Reviews are coming in for RAKHI / KATYA. This one here, from Robert Beale at The Arts Desk.
Manchester Collective, The Stoller Hall, Manchester - Review - Flair and Variety
In-the-round chamber music breaking new ground in every direction
Manchester Collective is a new and enterprising group of musicians determined not just to create performances of high quality but to offer a new way in which the performances themselves are done. They started from scratch at the end of 2016, and I saw one of the first of their efforts, given at Islington Mill – a laid-back space in the basement of an old industrial building in Salford – in March last year. It was a place well used to commercial music performance, but not of Janáček… coupled with a brand-new dramatic piece for voice and string quartet commissioned from composer Huw Belling.
It makes a change to be at a classical music concert where hardly anyone looks a day under 30, and the young musicians of Manchester Collective have developed a real skill for drawing an audience of their own generation. Since then they’ve moved into standard venues, including the Stoller Hall and Carole Nash Hall at Chetham’s School of Music, but their programming has the same flair and variety, ranging from Purcell to electronics to traditional African music, with more new commissioned works.
There was playing of assurance and real communicative power
This end-of-series programme, on the surface a traditional violin-and-piano recital by Rakhi Singh (co-artistic director, with Adam Szabo, of Manchester Collective) and Katya Apekisheva, held surprises of its own. First off, the programme as performed was substantially different from the one advertised. Nothing wrong with that really, and in a sense returning small-scale public music to the kind of roots it had in the mid-19th century.
We were in the round, the audience seated encircling the performers (just as in John Ella’s Musical Union concerts in the 1840s and 50s), with the Collective’s own lighting, rather than the house lights, creating focus and atmosphere, and they talked to us about the music as well as playing it. They also invited the audience to talk back, in a 30-minute period at the end of the interval, which is probably one reason why there wasn’t time to play all the pieces they’d originally thought they’d include.

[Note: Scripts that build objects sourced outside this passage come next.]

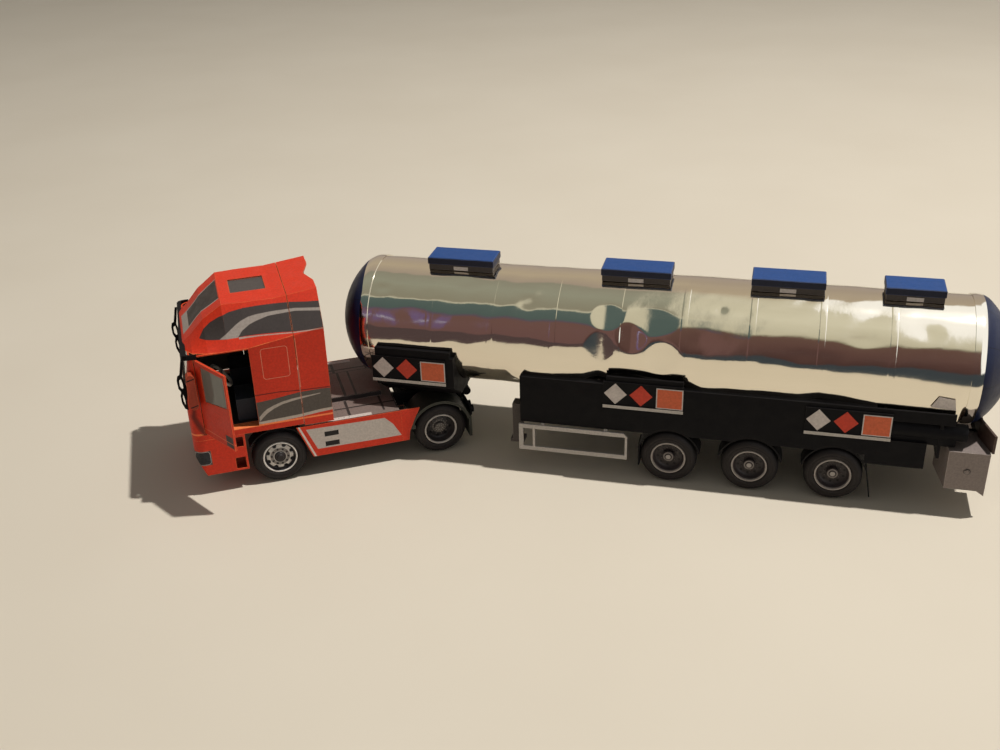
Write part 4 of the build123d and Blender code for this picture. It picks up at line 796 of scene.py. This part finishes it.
patch = between(tree, x, y, [(112.6, -13.6, 13.6), (118.0, -12.5, 12.5), (126.0, -10.2, 10.2),
                             (130.5, -10.6, 10.6)])
grille = thin_frame(tree, y, z, (0.0, 48.0), (26.5, 9.6), 2.5, 0.9)
crease = between(tree, z, x, [(38.2, 129.6, 132.2), (41.8, 131.0, 134.2), (50.3, 134.2, 137.2),
                              (56.0, 133.8, 135.4)], 0.8)
place = add(tree, "TexCoord")
middle = in_row((107.0, 0.0, 75.0), tractor)
away = add(tree, "VectorMath", {0: place.outputs["Object"], 1: tuple(middle)}, operation="SUBTRACT")
facing = add(tree, "VectorMath", {0: away, 1: place.outputs["Normal"]}, operation="DOT_PRODUCT")
# The faces turned to the cab's middle are printed nearly black: painted shade inside the cab.
cab_inside_painted_shade = add(tree, "Math", {0: facing, 1: 0.0}, operation="LESS_THAN")
ink = tone(orange)
for code, *limits in (
    (stripe, on_flank, swoosh), ("#9c928b", on_flank, upper_arc), ("#b09a90", on_flank, underline),
    ("#57504b", on_wall, band), ("#bdb0a6", on_wall, low_strip), ("#b1a69d", on_wall, lower_arc),
    ("#6a1f16", on_wall, dark_line), (light_line, on_wall, locker),
    (light_line, on_wall, (x, 76.2, 76.5), (z, 58.5, 88.5)), ("#a39890", *on_slope, frame_patch),
    (stripe, *on_slope, patch), ("#2a2729", at_front, (wide, 0.0, 26.2), (z, 38.8, 57.2)),
    ("#b0a69e", at_front, grille), ("#231f20", at_front, (wide, 0.0, 36.0), (z, 58.6, 62.0)),
    ("#1d1a1b", cab_inside_painted_shade), (sill_edge_and_highlight, (wide, 32.5, 45.0), (z, 38.3, 39.4)),
    ("#7d2517", (wide, 31.0, 45.0), crease), ("#4c4644", (x, 86.6, 105.9), (wide, 0.0, 9.9), (z, 107.2, 107.8)),
):
    ink = printed(tree, ink, code, *limits)
card_surface(tree, ink, orange_edge, 0.48)
dress(cab_card, "cab_body", "cab_roof", "rear_fairing")

# ---- Doors ----
# Two flat leaves of the same red-orange card, grey inside, each with a printed handle and hem.
# They hinge on their front edges on a strip of card, and the left one stands open.

# The left door's own spot is the tractor's, swung about the hinge.
hinge = np.array([130.9, 38.9])
swing = math.radians(-61.0)
shut_spot = np.array([[math.cos(swing), -math.sin(swing)], [math.sin(swing), math.cos(swing)]]) @ -hinge + hinge
corner = in_row((*shut_spot, 0.0), tractor)
left_door = (corner[0], corner[1], tractor[2] + swing)
for node, spot in (("door_left", left_door), ("door_right", tractor)):
    door_card, tree = bare_material(node + "_printed_card")
    x, y, z, wide = card_places(tree, spot)
    outside = (wide, 37.75, 39.5)
    ink = printed(tree, tone("#6e655f"), orange, outside)
    ink = printed(tree, ink, "#4a4442", outside, (x, 102.9, 109.6), (z, 40.2, 47.0))
    ink = printed(tree, ink, "#e0714c", outside, (z, 42.6, 43.0))
    card_surface(tree, ink, orange_edge, 0.48)
    dress(door_card, node)

# ---- Bumper and mirrors ----
# The bumper is one folded box of the red-orange card, with two step pockets in each cheek, printed
# dark red inside as painted shade, and a dark inlet. The mirrors are small folded boxes of it, printed
# a darker brown-orange as painted shade, with two printed lines, glued to the doorposts.

bumper_card, tree = bare_material("orange_bumper_card")
x, y, z, wide = card_places(tree, tractor)
ink = tone(orange)
# The step pockets are printed dark red: painted shade in the recesses.
for low, high in ((13.5, 20.6), (27.4, 33.6)):
    ink = printed(tree, ink, "#86301f", (x, 111.5, 117.3), (z, low - 0.1, high + 0.1), (wide, 32.5, 38.6))
ink = printed(tree, ink, "#2a2627", (x, 138.0, 139.0), (wide, 0.0, 22.0), (z, 16.5, 30.0))
card_surface(tree, ink, orange_edge, 0.48)
dress(bumper_card, "front_bumper")
mirror_card, tree = bare_material("orange_mirror_card_painted_shade")
x, y, z = millimetres(tree, tractor)
sweep = add(tree, "Math", {0: x, 1: 0.25, 2: z}, operation="MULTIPLY_ADD")
# The mirror's orange is printed a darker brown-orange than the cab's: painted shade.
ink = tone("#a8402a")
for low, high in ((92.2, 92.9), (108.2, 109.0)):
    ink = printed(tree, ink, "#2c1a17", (sweep, low, high))
card_surface(tree, ink, orange_edge, 0.48)
dress(mirror_card, "mirrors")

# ---- Side skirts ----
# Folded troughs of the red-orange card below the deck, printed with a light panel and two black
# slots. The rear of each is cut to a tail that follows the wing over the rear wheels.

skirt_card, tree = bare_material("orange_skirt_card")
x, y, z, wide = card_places(tree, tractor)
outside = (wide, 38.6, 39.5)
panel = between(tree, x, z, [(22.1, 16.9, 17.0), (26.5, 16.9, 25.1), (31.1, 16.9, 30.0), (71.0, 17.3, 30.8),
                             (76.4, 30.6, 30.9)])
lean = add(tree, "Math", {0: z, 1: -0.379, 2: x}, operation="MULTIPLY_ADD")
ink = printed(tree, tone("#3a3433"), orange, outside)
ink = printed(tree, ink, "#c4bbb5", outside, panel)
ink = printed(tree, ink, "#d8d0ca", outside, (lean, 67.2, 68.4))
for low, high in ((18.1, 21.2), (24.5, 27.6)):
    ink = printed(tree, ink, "#151314", outside, (x, 58.3, 66.4), (z, low, high))
card_surface(tree, ink, orange_edge, 0.48)
dress(skirt_card, "side_skirts")
tail = [(17.6, 12.7), (16.8, 18.5), (13.4, 26.5), (10.1, 33.1), (21.5, 33.1), (21.5, 12.7)]
skin("skirt_tails", "tractor", tractor, both_sides(tail, 38.95, -0.6, 0.0, 0.05), skirt_card)

# ---- Deck, chassis, coupling and wings ----
# The deck is printed with grey-brown tread plates held by dark straps. The ladder frame and the
# coupling plate with its ramps are folded from black card, the wings from green-grey card.

# Grey-brown plates under dark straps, with studs every 3 mm, coarser than the print's.
strap = "#332b29"
deck_card, tree = bare_material("deck_printed_card")
x, y, z, wide = card_places(tree, tractor)
walk, flank = (wide, 0.0, 16.2), (wide, 16.3, 34.5)
stud_x = add(tree, "Math", {0: x, 1: 1.5}, operation="PINGPONG")
stud_y = add(tree, "Math", {0: y, 1: 1.5}, operation="PINGPONG")
ink = tone("#7c6d67")
for code, *limits in (
    (strap, walk, (x, 42.4, 43.6)), (strap, walk, (x, 48.6, 50.2)), (strap, flank, (x, 29.6, 30.9)),
    (strap, flank, (x, 49.6, 51.2)), (strap, flank, (x, 22.0, 22.8)),
    (strap, (wide, 24.6, 26.0), (x, 22.0, 58.0)), ("#2a2423", (wide, 15.4, 16.3), (z, 33.2, 36.2)),
    ("#c9beb7", (wide, 34.6, 37.8), (x, 38.0, 77.0), (z, 32.9, 33.2)),
    ("#5e534e", (stud_x, 0.0, 0.3), (stud_y, 0.0, 0.3), (x, 50.5, 77.0)),
):
    ink = printed(tree, ink, code, *limits)
card_surface(tree, ink, "#c7b9b1", 0.55)
dress(deck_card, "deck")
dress(black, "chassis_frame", "axle_carriers", "fifth_wheel", "front_wings", "lamp_bar", "air_tanks",
      "mirror_arms")
wing_card, tree = bare_material("green_grey_printed_card")
card_surface(tree, tone("#34352f"), "#6f6f66", 0.5)
dress(wing_card, "rear_wings")

# ---- Sun visor ----
# A strip of black card bent round the head of the windscreen, with its two corners rounded, glued
# on edge under the roof's hem. Its right end has been pushed back a little.

visor_low, visor_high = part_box("sun_visor")
bottom, top = visor_low.z * 1000 + 0.02, visor_high.z * 1000 - 0.02
brim = [(129.0, 39.4), (134.2, 39.4), (136.4, 38.4), (137.3, 36.4), (135.7, -36.4), (134.8, -38.4),
        (132.8, -39.4), (129.0, -39.4)]
inside = [(129.0, 38.6), (133.4, 38.5), (133.9, 37.6), (134.2, 36.0), (133.6, -36.0), (133.4, -37.6),
          (132.6, -38.5), (129.0, -38.6)]
ring = np.stack([np.column_stack([line, np.full(len(line), z)]) for line, z in
                 ((brim, bottom), (brim, top), (inside, top), (inside, bottom))], 1)
ends = [np.tile(ring[k].mean(0), (1, 4, 1)) for k in (0, -1)]
ring = np.concatenate([ends[0], ring, ends[1]])[:, ::-1]
visor = skin("sun_visor_cards", "tractor", tractor, [(ring, False, True)], black)
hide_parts("sun_visor")

# ---- Glass, lamps and cab fittings ----
# Windows are clear film glued behind the card. Seats, dashboard and steering wheel are small
# folded pieces of dark card; the headlights are printed dark blue-grey with a pale rim.

# Half clear, half greyed polyester: it shows the inside dimly and mirrors the light in smears of 8 mm.
clear, tree = bare_material("clear_film")
place = add(tree, "TexCoord").outputs["Object"]
smear = add(tree, "TexNoise", {"Vector": place, "Scale": 120.0, "Detail": 4.0})
haze = add(tree, "MapRange", {"Value": smear, "To Min": 0.02, "To Max": 0.16})
surface = add(tree, "BsdfPrincipled", {"Base Color": tone("#9b9a93"), "Roughness": haze,
                                       "Transmission Weight": 0.5, "IOR": 1.3})
add(tree, "OutputMaterial", {0: surface})
dress(clear, "windscreen", "door_left_window", "door_right_window")
# The smoothest print on the lorry, and the dullest ones inside the cab.
lens, tree = bare_material("headlight_printed_card")
x, y, z = millimetres(tree, tractor)
rim_line = thin_frame(tree, x, z, (134.5, 23.5), (4.0, 4.1), 1.8, 0.4)
card_surface(tree, printed(tree, tone("#22252b"), "#a39c98", rim_line), "#6d6d72", 0.3)
dress(lens, "headlights")
seat_card, tree = bare_material("blue_black_seat_card")
card_surface(tree, tone("#2e323b"), "#666b76", 0.6)
dress(seat_card, "seats")
dash_card, tree = bare_material("blue_grey_dashboard_card")
card_surface(tree, tone("#4b505a"), "#8b9098", 0.5)
dress(dash_card, "dashboard")
dress(silver, "steering_wheel")
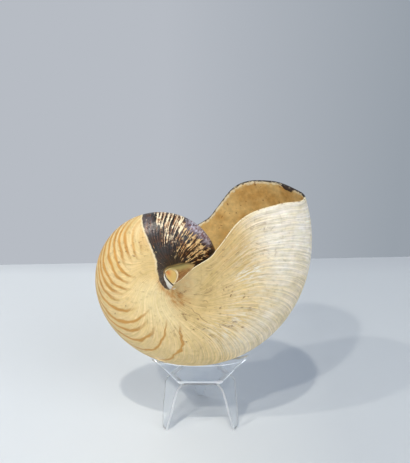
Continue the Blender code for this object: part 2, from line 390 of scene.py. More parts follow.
def film_depth(turn, share, out):
    """How far inside the film's edge each point lies, in mm; negative outside it."""
    size = np.abs(share)
    slope = (through(FILM_EDGE, size + 0.01) - through(FILM_EDGE, size - 0.01)) / 0.02
    along = math.radians(1) * np.maximum(out, 2 * MM)
    across = np.where(size < 0.5, ACROSS, NAVEL_ACROSS) * coil_radius(turn)
    return (through(FILM_EDGE, size) - turn) / np.hypot(1 / along, slope / across) / MM


def flank_mm(turn):
    """The length of one degree of the coil on its flank, in mm."""
    return math.radians(FLANK) * coil_radius(turn) / MM


def stripes_at(turn, share):
    """The count of stripes before each point, their gap in mm, and the share past their ends."""
    size = np.abs(share)
    # The late sweep takes over between the turns -235 and -140.
    later = np.clip((turn + 235) / 95, 0, 1)
    start = turn - through(EARLY_STRIPE, size) * (1 - later) - through(LATE_STRIPE, size) * later
    starts, ends = np.array(STRIPES).T
    places = np.arange(len(STRIPES))
    count = np.interp(start, starts, places) + 0.05 * np.clip(start - starts[-1], 0, 99)
    gap = np.interp(count, places[:-1] + 0.5, np.diff(starts))
    past = np.where(count > len(STRIPES) - 0.6, 1, size - np.interp(count, places, ends))
    return count, gap * flank_mm(turn), past


def crease_distance(turn, share, knots):
    """How far each point lies from a crease, in mm; far off beyond the crease's ends."""
    size = np.abs(share)
    beyond = (size < knots[0][0]) | (size > knots[-1][0])
    return np.where(beyond, FAR_OFF, (turn - through(knots, size)) * flank_mm(turn))


def spots_at(turn, share):
    """1 in the middle of each brown spot, fading out over its radius."""
    reach = np.zeros(turn.shape)
    for spot_turn, spot_share, radius in SPOTS:
        distance = np.hypot((turn - spot_turn) * flank_mm(turn),
                            ACROSS * (np.abs(share) - spot_share) * coil_radius(turn) / MM)
        reach = np.maximum(reach, np.exp(-(distance / radius) ** 2))
    return reach


class NAUTILUS_OT_shell(bpy.types.Operator):
    """Builds the shell: outer surface, lip and the living chamber's lining, as one skin"""
    bl_idname = "nautilus.build_shell"
    bl_label = "Shell"

    def execute(self, context):
        settings = context.scene.nautilus_shell
        wall = settings.wall
        shares = np.linspace(-1, 1, 133)
        outer = np.concatenate([np.arange(COIL_START, FINE_FROM, 5),
                                np.arange(FINE_FROM, 0.01, 0.8)])
        lip = np.linspace(0, math.pi, 7)[1:-1]
        inner = -np.concatenate([np.arange(0, 160, 1.6), np.arange(160, CHAMBER, 6)])
        parts = [sheet_points(outer, shares),
                 *(sheet_points(np.array([LIP_BULGE * math.sin(turn)]), shares,
                                wall * (1 - math.cos(turn)) / 2) for turn in lip),
                 sheet_points(inner, shares, wall)]
        out, across, turn, share = (np.concatenate(each) for each in zip(*parts))
        row = np.repeat(np.arange(len(out) - 1), len(shares) - 1)
        slots = np.where(row < len(outer) - 1, 0, np.where(row < len(outer) + len(lip), 1, 2))
        shell = piece_from("nautilus_shell", placed(out, across, turn).reshape(-1, 3),
                           grid_faces(*out.shape),
                           [outer_layer(settings), lip_edge(settings), lining(settings)], slots)
        size = np.abs(share)
        there = {name: zone(name, turn, share) for name in ZONES}
        length, film_length = (
            coil_radius(np.clip(growth, *ends)) / GROWTH / MM for growth, ends in (
                (growth_of(turn, share), (-400, 60)),
                (turn - through(FILM_REACH, size), (-500, 0))))
        width = share * coil_radius(turn) / MM
        from_lip = -np.concatenate([outer, 0 * lip, inner])[:, None]
        over_rim = np.concatenate([0 * outer, (1 - np.cos(lip)) / 2, 0 * inner + 1])
        bare = ramp(-0.01, 0.01, size - through(NACRE_EDGE, turn)) * (1 - ramp(*NACRE_END, turn))
        note(shell, "size", size)
        note(shell, "ribs", np.maximum(there["ribs"], LEAST_RIBS) * (1 - there["smooth"]))
        note(shell, "lines", (length, width, 0 * width))
        note(shell, "film_lines", (film_length, width, 0 * width))
        note(shell, "stripes", stripes_at(turn, share))
        note(shell, "scars", (*(crease_distance(turn, share, crease) for crease in CREASES),
                              spots_at(turn, share)))
        note(shell, "zones", (there["chalk"], there["tan"], there["cream"]))
        note(shell, "marks", (there["orange"], np.maximum(there["dirt"], LEAST_DIRT),
                              there["flakes"]))
        # mm inside the film, mm inside the callus, bare nacre
        note(shell, "film", (film_depth(turn, share, out),
                             (size - through(CALLUS_EDGE, turn)) * coil_radius(turn)
                             * NAVEL_ACROSS / MM, bare))
        note(shell, "sheens", (there["cream streaks"], there["brass dashes"],
                               there["violet mottle and painted gloss"]))
        # mm back from the lip, place across the rim, black stain: 1 on the far side, 3 at the chip
        far = share > 0
        note(shell, "edge", (from_lip * math.radians(1) * out / MM,
                             over_rim[:, None] + 0 * turn,
                             far + there["stained lip"] + zone("chipped lip", turn, share * far)))
        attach(shell, "root")
        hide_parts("shell")
        return {"FINISHED"}


# The callus that closes the navel lies between its upper edge, on the inner whorl's side, and its
# lower edge, under the lip: points along the coil, across it and upwards from its axis, in mm.
CALLUS_UPPER = ((-3.2, 18, 3.4), (-1.5, 16.8, 4.6), (0.7, 16.2, 5.7), (3.3, 15.5, 6.4),
                (8.6, 15, 7.6), (13.8, 14.6, 8.6), (19, 14.2, 7.4))
CALLUS_LOWER = ((-3.2, 18.7, 3.3), (-2.1, 21.1, 1.1), (0.2, 26, 0.1), (3.5, 32, -0.7),
                (6.2, 37, 0.1), (11.3, 41.3, 4.9), (15.9, 42.5, 9.6))
CALLUS_FOOT = ((-3.4, 19.5, 1.5), (-3.5, 21.5, -1), (-1.8, 25, -2.8), (1.2, 30.5, -4),
               (4.2, 34.5, -4.1), (6.8, 38.7, -0.3), (10, 41.5, 3.8))
CALLUS_UP = np.array((0, 0.4, 0.92))

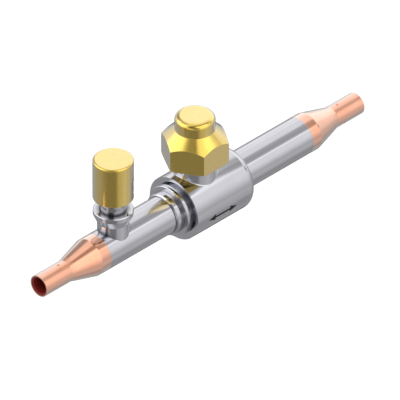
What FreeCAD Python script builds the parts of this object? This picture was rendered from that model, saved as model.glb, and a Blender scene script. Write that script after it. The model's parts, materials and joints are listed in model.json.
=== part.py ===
import FreeCAD, Part
import Sketcher
import os
import re

# Refrigerant ball service valve with copper ends, a capped stem and an access port.
# Frame: origin at the centre of the mouth of the copper end beside the access port,
# +X along the line to the other mouth, +Z up along the stem. Millimetres.

doc = FreeCAD.newDocument("service_valve")

# Driving sizes. Heights are measured from the line's axis.
sizes = {
    "lineLength": 163.0,         # mouth to mouth
    "stemPlace": 79.6,           # mouth to the stem's axis
    "portPlace": 37.85,          # mouth to the access port's axis
    "weldGap": 0.05,             # room for braze or weld between parts that are joined for good
    "flatGap": 0.05,             # gap between flat faces that move past each other
    "turnGap": 0.06,             # radial clearance of a turning or sliding fit
    "threadGap": 0.08,           # radial clearance between a cap's thread and its nose
    "looseGap": 0.3,             # radial clearance round a part that must never rub
    # copper ends
    "endRadius": 4.25,
    "socketRadius": 3.225,
    "socketDepth": 9.4,
    "stopStep": 0.375,
    "mouthBevelWide": 0.55,
    "mouthBevelDeep": 0.4,
    "endStraight": 13.3,
    "coneLength": 11.9,
    "collarLength": 4.4,
    "coneBlend": 2.0,
    "copperWall": 1.0,
    "spigotLength": 3.8,
    "dentRadius": 0.8,
    "dentDepth": 0.35,
    "dentOffset": 0.6,
    # steel tubes
    "tubeRadius": 7.4,
    "tubeWall": 1.8,
    "plainTubeSeat": 6.5,
    # end plug, from the barrel's face outwards
    "grooveWide": 1.2,
    "grooveRadius": 8.9,
    "flangeThick": 1.75,
    "flangeStep": 1.9,
    "sleeveLength": 3.3,
    "sleeveWall": 0.8,
    "sleeveBevel": 0.5,
    "plugWeb": 1.7,
    "plugReach": 5.3,
    "edgeBevel": 0.25,
    # barrel and neck
    "barrelRadius": 12.45,
    "barrelLeft": 10.75,
    "barrelRight": 19.8,
    "barrelRound": 3.5,
    "neckRadius": 8.0,
    "neckFillet": 0.5,
    "neckShoulder": 18.6,
    "landRadius": 7.55,
    "landLength": 5.8,
    "landBevel": 0.5,
    # ball, seats and carrier
    "ballRadius": 7.0,
    "ballBore": 3.8,
    "ballRoom": 1.6,
    "slotWide": 3.2,
    "slotDepth": 2.0,
    "tangPlay": 0.1,
    "seatGap": 0.06,
    "seatBite": 2.7,
    "seatThick": 3.3,
    "seatOverhang": 0.3,
    "seatFit": 0.1,
    "carrierLength": 2.75,
    "springRoom": 0.9,
    "discThick": 0.35,
    "discRise": 0.45,
    # stem
    "tangWide": 7.0,
    "ballTopGap": 0.45,
    "collarRadius": 4.6,
    "collarThick": 1.75,
    "collarGap": 0.1,
    "stemRadius": 3.5,
    "thrustThick": 0.5,
    "firstRing": 2.3,
    "ringSpacing": 2.7,
    "ringSection": 0.45,
    "ringSqueeze": 0.03,
    "grooveWall": 0.15,
    "flatsWide": 5.0,
    "headLength": 5.6,
    "driverWide": 1.0,
    "driverDeep": 1.4,
    # stop washer, its pin and the clip
    "stopRadius": 5.7,
    "stopThick": 1.2,
    "stopRoot": 4.1,
    "stopPinRadius": 0.6,
    "stopPinPlace": 4.9,
    "stopPinDepth": 3.0,
    "stopSwing": 90.0,
    "stopSpare": 1.0,
    "clipThick": 0.55,
    "clipRadius": 4.7,
    "clipDepth": 0.95,
    "clipMouth": 70.0,
    # stem cap
    "hexCorner": 12.75,
    "hexTall": 8.5,
    "hexBevel": 0.9,
    "skirtOverlap": 1.45,
    "skirtDepth": 1.75,
    "crownTall": 4.85,
    "bossRadius": 7.5,
    "bossTall": 5.55,
    "bossRound": 2.0,
    "capRoof": 3.0,
    "gasketThick": 0.8,
    "gasketInset": 0.15,
    # access port
    "portHoleRadius": 2.95,
    "portFootRadius": 5.9,
    "portTaperLow": 10.4,
    "portFlangeLow": 13.65,
    "portFlangeTop": 15.5,
    "portFlangeRadius": 7.45,
    "portNoseRadius": 5.0,
    "flareStart": 31.5,
    "flareTall": 1.9,
    "flareTip": 3.1,
    "chamberRadius": 2.6,
    "chamberDeep": 14.0,
    "portPassage": 1.6,
    # port cap
    "portCapRadius": 7.5,
    "portCapGap": 3.5,
    "portCapBevel": 1.9,
    "portCapRound": 0.8,
    "portCapRoof": 2.95,
    "portGasketThick": 0.85,
    "portGasketBore": 1.6,
    "portGasketRadius": 4.7,
    # valve core
    "coreSink": 2.4,
    "coreLength": 8.5,
    "coreHead": 3.5,
    "coreBarrel": 1.9,
    "corePocket": 1.5,
    "pocketDepth": 2.8,
    "coreSealTall": 1.6,
    "coreSealDrop": 2.2,
    "pinRadius": 0.6,
    "pinSink": 0.7,
    "pinHeadRadius": 1.1,
    "pinHeadThick": 0.5,
    "pinSealRadius": 1.4,
    "pinSealThick": 1.2,
    "springRadius": 0.9,
    "springWire": 0.14,
    "springPitch": 0.75,
}

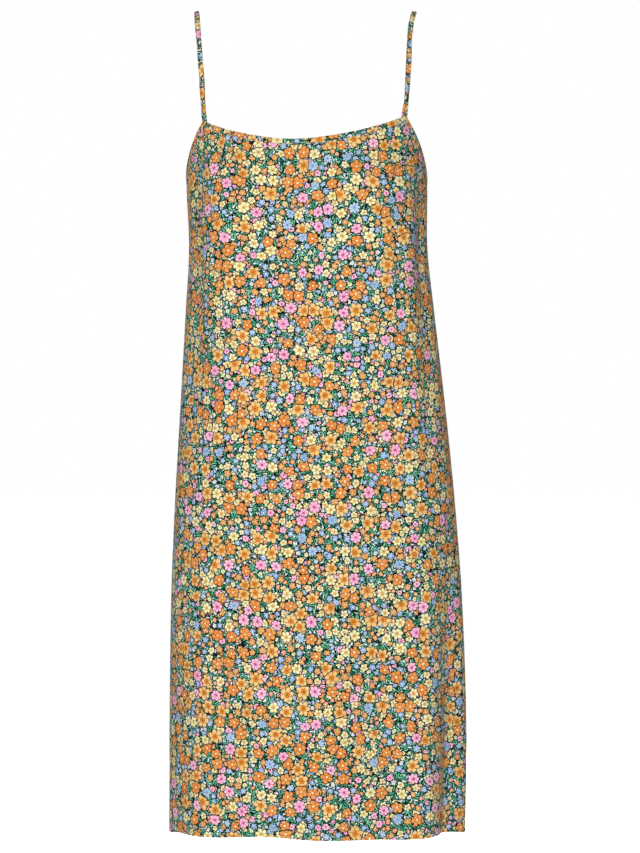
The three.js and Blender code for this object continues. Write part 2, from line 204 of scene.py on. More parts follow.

Rakhi Singh began with some solo violin pieces by Kurtag (they tend to programme a "set", selections from a published work, rather than always doing things complete, another return to 19th century practice), and then the Bach G minor sonata’s glorious Adagio and Fugue. She is a player of formidable technical equipment and interpretative ability and this was ample reward for more traditionalist audience expectations. She and Katya Apekisheva played four of Cage’s Six Melodies: they’re disarmingly close to modal in harmony, dance-like in rhythm and song-style in structure, but with little bumps along the way to remind you he’s pursuing a discipline of his own, and these two players made friends for Cage with them.
Then it was the Janáček Violin Sonata of 1914, whose four movements contain a vast variety of style and expression – ever intriguing and passionately realised. Prokoviev’s Visions Fugitives – 10 of them, anyway – provided Apekisheva her solo piano opportunity. Though each is individually brief, they’re very demanding technically, and she has the ability to do them justice in every way and make them poetically attractive, too. You feel you’re listening to what Grieg might have written if he’d wanted to borrow from Debussy and Stravinsky both at once.
The final two pieces were Pärt’s Fratres, in the "original" violin and piano version, and Messiaen’s Theme and Variations of 1932. Pärt’s opening is strangely reminiscent of some of the string-crossing figuration we’d heard in Kurtag and Bach, and the piece was nothing less than another formidable demonstration of executive skills, but more than that, as it creates its own haloed beauty.
Likewise the Messiaen – the piece he wrote for his first wife when they married and which in its melodic arch shapes and chording has an affinity to the second part of his organ Diptyque (written two years earlier and more familiar to many now as the final section of Quatuor Pour la Fin du Temps) – there was playing of assurance and real communicative power.
If Manchester Collective aspired to make their mark through imaginative programming and advocacy for the unusual, combined with top quality musicianship, they are succeeding already.